The footage was left gathering dust in an attic for nearly 70 years before being rediscovered by the son of one of the Cambridge rowers.
It beautifully conveys the sense of excitement local people felt on February 26 1944 when such a prestigious event came to the Fens.
The Boat Race was moved to the River Great Ouse for two main reasons. Firstly V1 rockets, doodlebugs as they were known, were raining down on London making it a dangerous place to be.
Secondly it was thought that students taking part in a sporting event didn't really chime with the serious times people were living in.
The race used the long, straight stretch of river at Queen Adelaide on the outskirts of the city which is ideal for rowing.
Watch the newly-discovered amateur film footage of the 1944 Oxford-Cambridge Boat Race held in Ely by clicking below
Back in 1944 Oxford beat Cambridge - much to the local city's annoyance.

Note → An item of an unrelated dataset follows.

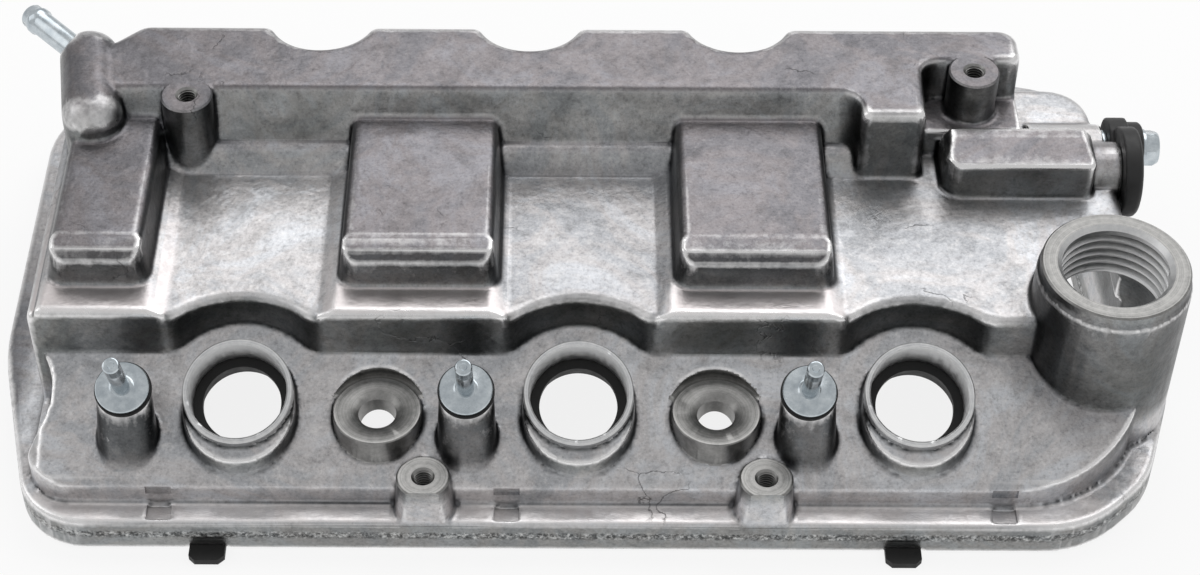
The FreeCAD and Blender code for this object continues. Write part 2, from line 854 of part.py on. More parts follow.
def breather_pipe():
    """Steel pipe with a hose bead, pressed into the elbow."""
    start, direction = pipe_line()
    tube = cylinder(pipe_radius, pipe_out, start, direction)
    land = start + direction * (pipe_out - pipe_bead_from_end - pipe_bead_length)
    ramp = 2 * (pipe_bead - pipe_radius)
    bead = [
        Part.makeCone(pipe_radius, pipe_bead, ramp, land - direction * ramp, direction),
        cylinder(pipe_bead, pipe_bead_length, land, direction),
        Part.makeCone(pipe_bead, pipe_radius, ramp, land + direction * pipe_bead_length, direction),
    ]
    body = fuse([tube] + bead)
    return body.cut(cylinder(pipe_bore, pipe_out + 2.0, start - direction, direction))


def end_cap():
    """Plastic cap over the end bore, with a spigot in the bore and an ear for its bolt."""
    disc = x_cylinder(cap_radius, bore_end, cap_face, bore_y, bore_z)
    ear = x_cylinder(ear_radius, ear_start, ear_start + ear_flange, lug_y, lug_z)
    boss = x_cylinder(ear_boss_radius, ear_start + ear_flange, ear_face, lug_y, lug_z)
    rims = [e for e in boss.Edges if abs(e.BoundBox.XMin - ear_face) < 0.01]
    boss = boss.makeChamfer(cap_edge, rims)
    clear = x_cylinder(bore_end_radius + 0.4, ear_start - 1.0, bore_end, bore_y, bore_z)
    rims = [e for e in disc.Edges if abs(e.BoundBox.XMin - cap_face) < 0.01]
    disc = disc.makeChamfer(cap_edge, rims)
    plate = fuse([disc, ear, boss]).cut(clear)
    spigot = x_cylinder(bore_radius - spigot_clearance, bore_end - spigot_length, bore_end, bore_y, bore_z)
    groove = x_cylinder(bore_radius + 1.0, oring_start, oring_start + oring_section, bore_y, bore_z)
    floor = x_cylinder(bore_radius - oring_section, oring_start, oring_start + oring_section, bore_y, bore_z)
    cap = plate.fuse(spigot.cut(groove.cut(floor)))
    return cap.cut(x_cylinder(sleeve_radius, ear_start - 1.0, ear_face + 1.0, lug_y, lug_z))


def end_cap_sleeve():
    """Steel compression sleeve through the cap's ear, clamped between bolt and lug."""
    tube = x_cylinder(sleeve_radius, lug_end, ear_face, lug_y, lug_z)
    collar = x_cylinder(sleeve_collar_radius, lug_end, ear_start, lug_y, lug_z)
    bore = x_cylinder(cap_bolt_radius + sleeve_clearance, lug_end - 1.0, ear_face + 1.0, lug_y, lug_z)
    return tube.fuse(collar).cut(bore)


def end_cap_bolt():
    """Flanged hex bolt that holds the end cap."""
    shank = x_cylinder(thread_core_radius, lug_end - cap_bolt_thread, lug_end, lug_y, lug_z)
    body = x_cylinder(cap_bolt_radius, lug_end, ear_face, lug_y, lug_z)
    disc = x_cylinder(cap_bolt_flange, ear_face, ear_face + 1.1, lug_y, lug_z)
    corner = cap_hex / 2 / math.cos(math.radians(30))
    points = []
    for i in range(6):
        turn = math.radians(60 * i + 30)
        points.append(V(ear_face, lug_y + corner * math.cos(turn), lug_z + corner * math.sin(turn)))
    head = Part.Face(Part.makePolygon(points + points[:1])).extrude(V(cap_bolt_head, 0, 0))
    crown = Part.makeCone(corner + 2.0, corner - 1.0, cap_bolt_head, V(ear_face, lug_y, lug_z), V(1, 0, 0))
    return fuse([shank, body, disc, head.common(crown)])


def end_cap_oring():
    """O-ring squeezed in its groove: flat where it bears, its corners drawn in."""
    corner = 0.3 * oring_section
    inner = bore_radius - oring_section
    start = oring_start
    end = oring_start + oring_section
    section = [
        (start + corner, inner),
        (start, inner + corner),
        (start, bore_radius - corner),
        (start + corner, bore_radius),
        (end - corner, bore_radius),
        (end, bore_radius - corner),
        (end, inner + corner),
        (end - corner, inner),
    ]
    points = [V(x, bore_y + r, bore_z) for x, r in section]
    face = Part.Face(Part.makePolygon(points + points[:1]))
    return face.revolve(V(0, bore_y, bore_z), V(1, 0, 0), 360)


def baffle_plate():
    """Sheet baffle that closes the breather chamber from below."""
    chamber = outline(ridge_outline(ridge_foot, nose_front, nose_front + nose_depth - 1.0))
    plate = prism(chamber.makeOffset2D(baffle_seat - wall), baffle_z, baffle_z + baffle_thickness)
    rear = ridge_rear - wall - baffle_clearance
    behind = Part.makeBox(reach, reach, reach, V(-reach / 2, rear, baffle_z - reach / 2))
    tools = scallops(wall + baffle_clearance, baffle_z - 1.0, baffle_z + 5.0) + [behind]
    for x in baffle_x:
        tools.append(cylinder(screw_radius + baffle_clearance, 6.0, V(x, baffle_post_y, baffle_z - 2.0)))
    tools.append(x_cylinder(bore_end_radius + baffle_clearance, nose_left, ridge_right, bore_y, bore_z))
    return plate.cut(fuse(tools))


def baffle_screw(x):
    head = cylinder(screw_head_radius, screw_head_height, V(x, baffle_post_y, baffle_z - screw_head_height))
    rim = [e for e in head.Edges if abs(e.BoundBox.ZMax - (baffle_z - screw_head_height)) < 0.01]
    head = head.makeChamfer(screw_edge, rim)
    for turn in (0, 90):
        slot = Part.makeBox(screw_head_radius * 1.2, screw_slot, 1.0)
        slot.translate(V(-screw_head_radius * 0.6, -screw_slot / 2, 0))
        slot.rotate(V(0, 0, 0), V(0, 0, 1), turn)
        slot.translate(V(x, baffle_post_y, baffle_z - screw_head_height))
        head = head.cut(slot)
    shank = cylinder(screw_radius, screw_length, V(x, baffle_post_y, baffle_z))
    return head.fuse(shank)


def all_pieces():
    pieces = {"cover_casting": cover_casting(), "perimeter_gasket": perimeter_gasket()}
    sides = ["left", "centre", "right"]
    for side, x in zip(sides, tube_x):
        pieces["tube_seal_" + side] = tube_seal(x)
        pieces["coil_stud_" + side] = coil_stud(x)
        pieces["stud_washer_" + side] = stud_washer(x)
    pieces["breather_pipe"] = breather_pipe()
    pieces["end_cap"] = end_cap()
    pieces["end_cap_sleeve"] = end_cap_sleeve()
    pieces["end_cap_bolt"] = end_cap_bolt()
    pieces["end_cap_oring"] = end_cap_oring()
    pieces["baffle_plate"] = baffle_plate()
    for i, x in enumerate(baffle_x):
        pieces["baffle_screw_" + str(i + 1)] = baffle_screw(x)
    return pieces


os.makedirs("parts", exist_ok=True)
for name, shape in all_pieces().items():
    if len(shape.Solids) == 1:
        shape = shape.Solids[0]
    shape.translate(V(-origin_x, -origin_y, 0))
    shape.exportStep("parts/" + name + ".step")
    box = shape.BoundBox
    print(name, len(shape.Solids), "solid", shape.isValid(), round(shape.Volume),
          [round(v, 1) for v in (box.XMin, box.XMax, box.YMin, box.YMax, box.ZMin, box.ZMax)])
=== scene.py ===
# %% [markdown]
# # A cast aluminium valve cover
# The cover closes the top of one bank of a V6 engine. It is one large die casting with machined
# rims, bosses and threads, three plated studs, rubber seals and a black plastic end cap. The
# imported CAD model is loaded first, so that everything made here sits where the drawing says.

# %% Load the frame
import bpy
import bmesh
import json
import math
from mathutils import Vector, Matrix


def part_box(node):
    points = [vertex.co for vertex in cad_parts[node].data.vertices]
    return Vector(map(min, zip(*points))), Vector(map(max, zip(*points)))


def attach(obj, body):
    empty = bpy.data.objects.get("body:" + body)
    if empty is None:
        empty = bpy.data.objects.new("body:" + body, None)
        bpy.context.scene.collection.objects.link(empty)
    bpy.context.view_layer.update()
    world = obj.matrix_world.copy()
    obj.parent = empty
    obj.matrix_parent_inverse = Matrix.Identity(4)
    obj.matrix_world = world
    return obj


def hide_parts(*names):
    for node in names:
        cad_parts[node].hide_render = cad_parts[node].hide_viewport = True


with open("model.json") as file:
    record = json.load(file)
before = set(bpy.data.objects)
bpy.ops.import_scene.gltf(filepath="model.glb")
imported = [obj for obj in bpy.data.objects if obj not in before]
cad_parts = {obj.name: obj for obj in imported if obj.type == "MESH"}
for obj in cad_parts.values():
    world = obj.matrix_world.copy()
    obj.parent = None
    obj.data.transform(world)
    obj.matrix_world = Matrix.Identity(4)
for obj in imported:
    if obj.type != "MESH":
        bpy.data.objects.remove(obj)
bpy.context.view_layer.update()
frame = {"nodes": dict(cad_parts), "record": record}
nodes = frame["nodes"]
print("packed nodes:", len(nodes))

# %% [markdown]
# ## Working in the drawing's millimetres
# The drawing measures plan positions from the middle plug tube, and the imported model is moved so
# that its origin is the bottom centre of the whole cover. Blender works in metres. One constant
# and one function turn a drawing position into a place in the scene.

# %% Drawing positions
MM = 0.001
DRAWING_ORIGIN = Vector((2.0, 63.0, 0.0))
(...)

Ten years ago to mark the event's diamond anniversary the race was recreated, complete with crowd members in 1940s dress. A number of the original rowers from both crews attended
That event helped increase interest in the Isle of Ely Rowing Club which is now thriving.
This year's celebrations are more low key; a number of the 1944 crews have passed away since 2004.
But the club will be presenting a special DVD to surviving Oxford member Michael Brooks. A memento of the day he helped create a little piece of rowing history.